Acoustique de canyons ou de scaphandre.

Enveloppe de peau à vif ou engourdie.
Picotements au visage ou dans les mains. 
Toucher effleuré qui brûle.  
Ou gros bleu pas ressenti.  
Comme quand on dégèle après l'anesthésie.  
Tics pour s'en défaire.

Attraction terrestre mal captée.  
On ne colle plus au sol.
Terre comme un bateau qui tangue. 
Au gré de la lune ou des marrées.
On flotte.  
On fantôme.
On statue sur la mer morte.
Ou on gigote en exalté pour se tenir en équilibre quand ça houle trop.
Costume d’astronaute, d'auto-tampon ou de pantin de bois. 

Profondeurs, reliefs et textures nivelés. 
Platitude et solitude. 
Espace et temps à deux dimensions seulement.  
Ou la troisième exacerbée.
Délais de réponses.
Plan linéaire, perspective troublée.   
Lentilles embuées. 
Yeux dans le beurre ou figés.
Avant-plan et arrière plan amalgamés. 
Flou permanent, point de fuite cherché.
Cadrage et mise au point erronés.

Stupeur, distractions et inquisitions.
Indifférence du robot ou sautes d’humeur du dictateur.

Accablement chronique.
Faut se protéger.
Faut s'ancrer.

C’est étourdissant.
Tous ces malentendus accumulés.
Cette surcharge de données non-triées.
Ces points de vue changeants.
C'est désorientant.

Repos de la tortue bien mérité, donc.
À l’intérieur de soi.
La carapace.
Ça repose.

Mais isolement, solitude, tristesse, frustration, colère et confusion.

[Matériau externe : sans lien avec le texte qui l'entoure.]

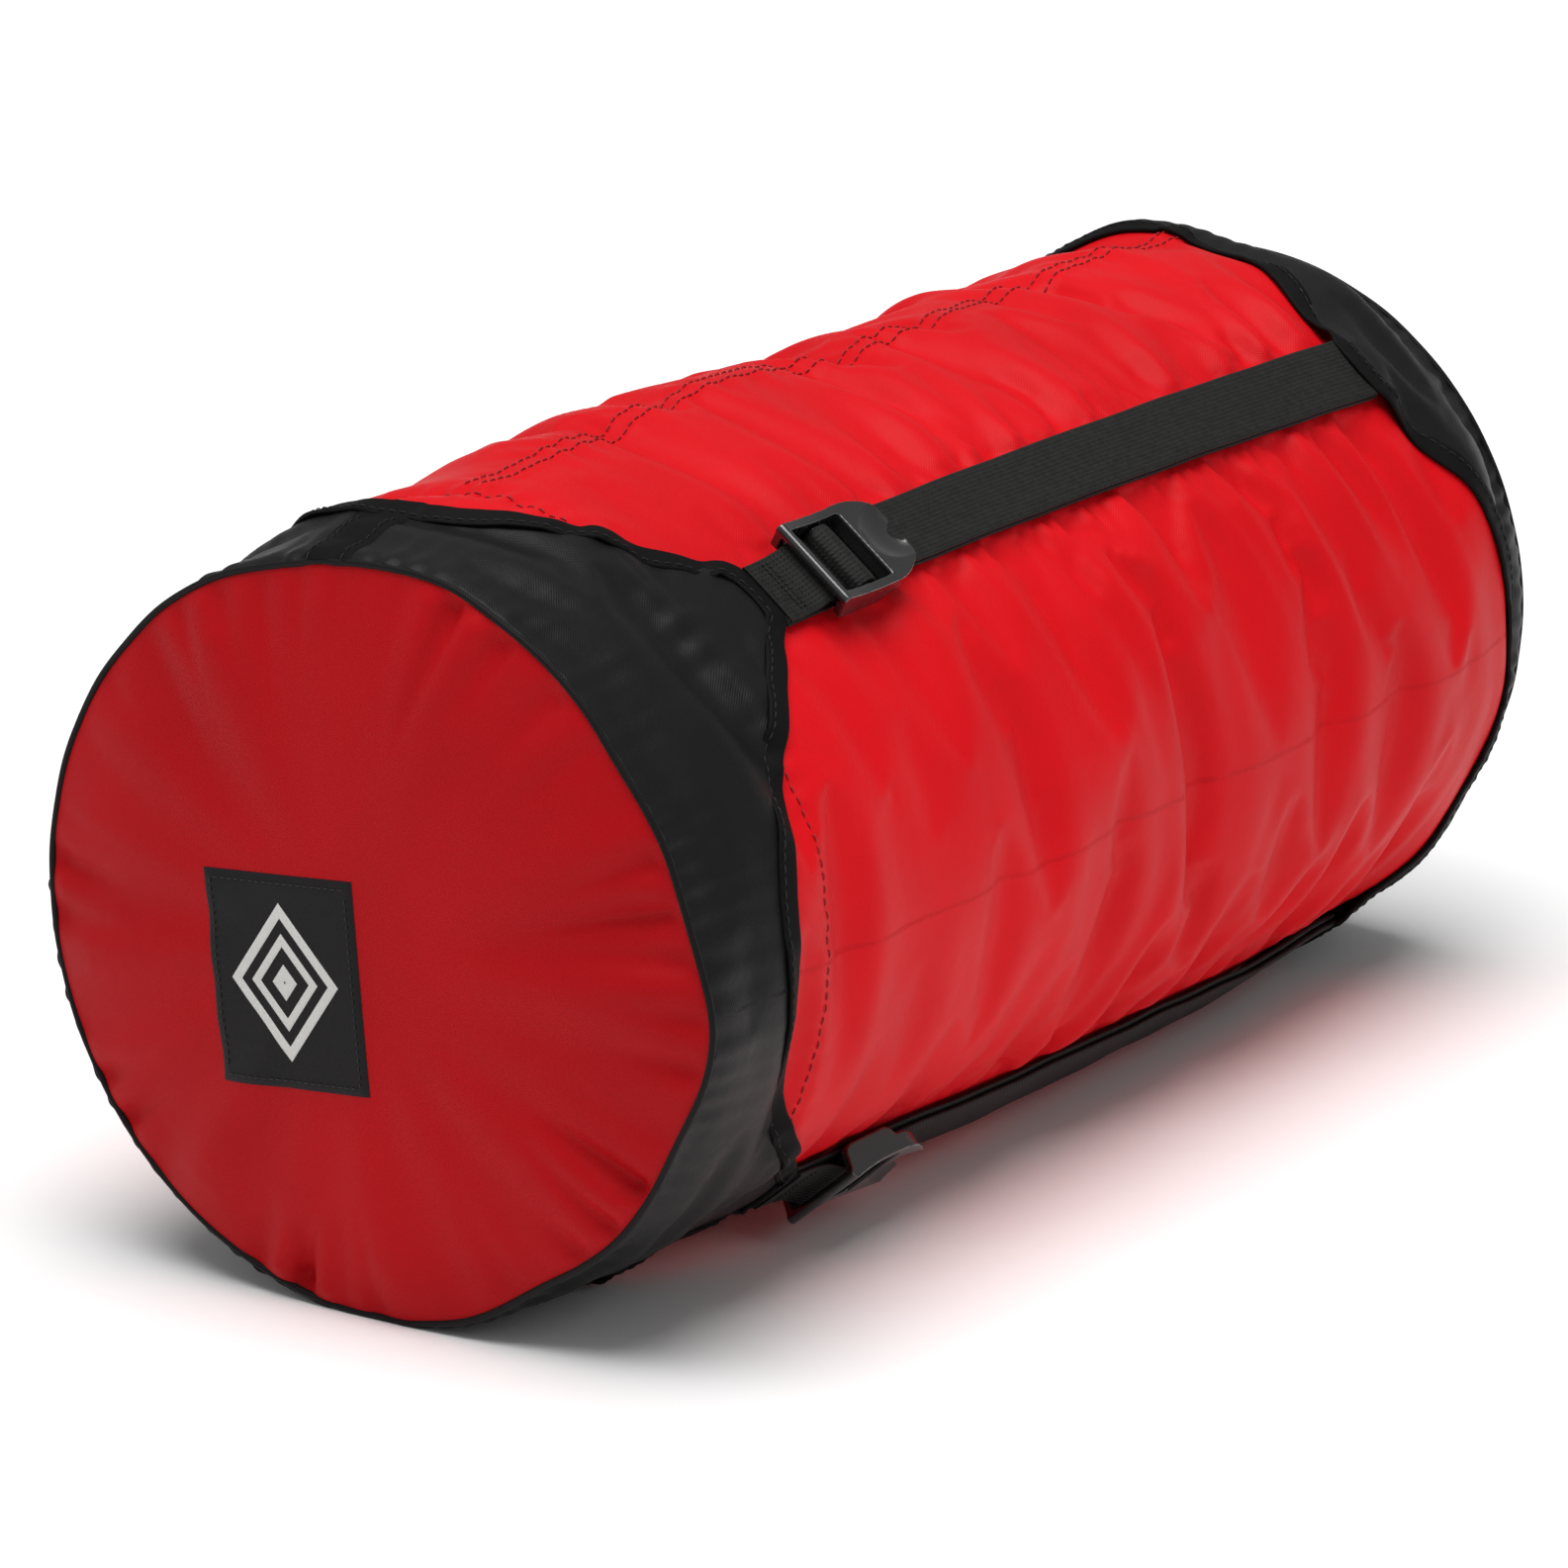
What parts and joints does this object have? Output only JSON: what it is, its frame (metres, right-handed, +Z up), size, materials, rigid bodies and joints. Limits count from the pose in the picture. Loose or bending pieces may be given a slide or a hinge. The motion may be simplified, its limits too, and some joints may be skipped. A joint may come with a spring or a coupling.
{
  "type": "compression sack",
  "caption": "Cylindrical compression sack with a scalloped strap-on lid, webbing straps through ladder-lock buckles, a cinched drawcord mouth and a haul handle.",
  "frame": {"origin": "on the ground under the middle of the whole length, where the sack's flat underside rests", "axes": "+Y from the lid to the bottom panel along the sack, +Z up"},
  "size_m": [0.2062, 0.4674, 0.2042],
  "materials": {
    "red_fabric": "matte coated nylon",
    "deep_red_fabric": "matte coated nylon",
    "black_fabric": "satin coated nylon",
    "piping": "satin",
    "binding": "satin tape",
    "webbing": "woven nylon webbing",
    "cord": "braided",
    "label": "woven label",
    "black_plastic": "glossy moulded acetal",
    "spring_steel": "plain"
  },
  "bodies": {
    "sack": {"body_tube": "red_fabric", "bottom_panel": "black_fabric", "bottom_piping": "piping", "bottom_skirt": "black_fabric", "bottom_edge_binding": "binding", "haul_handle_feet": "webbing", "load_strap_upper_right": "webbing", "load_strap_upper_left": "webbing", "load_strap_lower_left": "webbing", "load_strap_lower_right": "webbing"},
    "handle": {"haul_handle": "webbing"},
    "mouth": {"mouth_collar": "red_fabric", "drawcord": "cord", "cord_lock_barrel": "black_plastic", "cord_lock_spring": "spring_steel"},
    "plunger": {"cord_lock_plunger": "black_plastic"},
    "lid": {"lid_panel": "deep_red_fabric", "lid_piping": "piping", "lid_skirt": "black_fabric", "lid_edge_binding": "binding", "label_patch": "label", "lock_web_upper_right": "webbing", "lock_web_upper_left": "webbing", "lock_web_lower_left": "webbing", "lock_web_lower_right": "webbing"},
    "tails": {"strap_tail_upper_right": "webbing", "strap_tail_upper_left": "webbing", "strap_tail_lower_left": "webbing", "strap_tail_lower_right": "webbing"},
    "lock_upper_right": {"ladder_lock_upper_right": "black_plastic", "strap_bight_upper_right": "webbing"},
    "lock_upper_left": {"ladder_lock_upper_left": "black_plastic", "strap_bight_upper_left": "webbing"},
    "lock_lower_left": {"ladder_lock_lower_left": "black_plastic", "strap_bight_lower_left": "webbing"},
    "lock_lower_right": {"ladder_lock_lower_right": "black_plastic", "strap_bight_lower_right": "webbing"}
  },
  "joints": [
    {"name": "compress", "type": "slide", "parent": "sack", "child": "mouth", "axis": [0, 1, 0], "range_m": [0, 0.1], "deforming": ["body_tube", "load_strap_upper_right", "load_strap_upper_left", "load_strap_lower_left", "load_strap_lower_right"]},
    {"name": "lid_off", "type": "slide", "parent": "mouth", "child": "lid", "axis": [0, -1, 0], "range_m": [0, 0.14]},
    {"name": "tails_feed", "type": "slide", "parent": "lid", "child": "tails", "axis": [0, 1, 0], "range_m": [0, 0.1]},
    {"name": "handle_press", "type": "slide", "parent": "sack", "child": "handle", "axis": [0, -1, 0], "range_m": [0, 0.02], "stiffness_N_per_m": 60, "deforming": ["haul_handle"]},
    {"name": "cord_lock_press", "type": "slide", "parent": "mouth", "child": "plunger", "axis": [-1, 0, 0], "range_m": [0, 0.0036], "stiffness_N_per_m": 600, "deforming": ["cord_lock_spring"]},
    {"name": "lock_tilt_upper_right", "type": "hinge", "parent": "lid", "child": "lock_upper_right", "pos_m": [0.06489, -0.11638, 0.18406], "axis": [0.788, 0, -0.6157], "range_deg": [0, 35], "stiffness_Nm_per_rad": 0.004, "springref_deg": -34.38},
    {"name": "lock_tilt_upper_left", "type": "hinge", "parent": "lid", "child": "lock_upper_left", "pos_m": [-0.08306, -0.13538, 0.16589], "axis": [0.6157, 0, 0.788], "range_deg": [0, 35], "stiffness_Nm_per_rad": 0.004, "springref_deg": -34.38},
    {"name": "lock_tilt_lower_left", "type": "hinge", "parent": "lid", "child": "lock_lower_left", "pos_m": [-0.06489, -0.11638, 0.01794], "axis": [-0.788, 0, 0.6157], "range_deg": [0, 35], "stiffness_Nm_per_rad": 0.004, "springref_deg": -34.38},
    {"name": "lock_tilt_lower_right", "type": "hinge", "parent": "lid", "child": "lock_lower_right", "pos_m": [0.06775, -0.11638, 0.02026], "axis": [-0.766, 0, -0.6428], "range_deg": [0, 35], "stiffness_Nm_per_rad": 0.004, "springref_deg": -34.38}
  ],
  "couplings": [
    {"joint": "tails_feed", "follows": "compress", "ratio": 1}
  ]
}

Voilà quelques-uns des éléments qui composent la vie intérieure de celui ou celle qui perçoit de façon fragmentée. Et de celle qui a un peu trop flirté avec cet univers perceptuel.  

Parce que comme l’acteur de théâtre qui peut avoir du mal à se dissocier de son personnage une fois la pièce terminée, la thérapeute ou le parent, le frère ou la sœur de l’autiste ou du schizophrène qui choisit le mode expérimental pour mieux les comprendre, risque, à force de nager dans ces eaux troubles, de perdre ses repères et de se mettre à douter.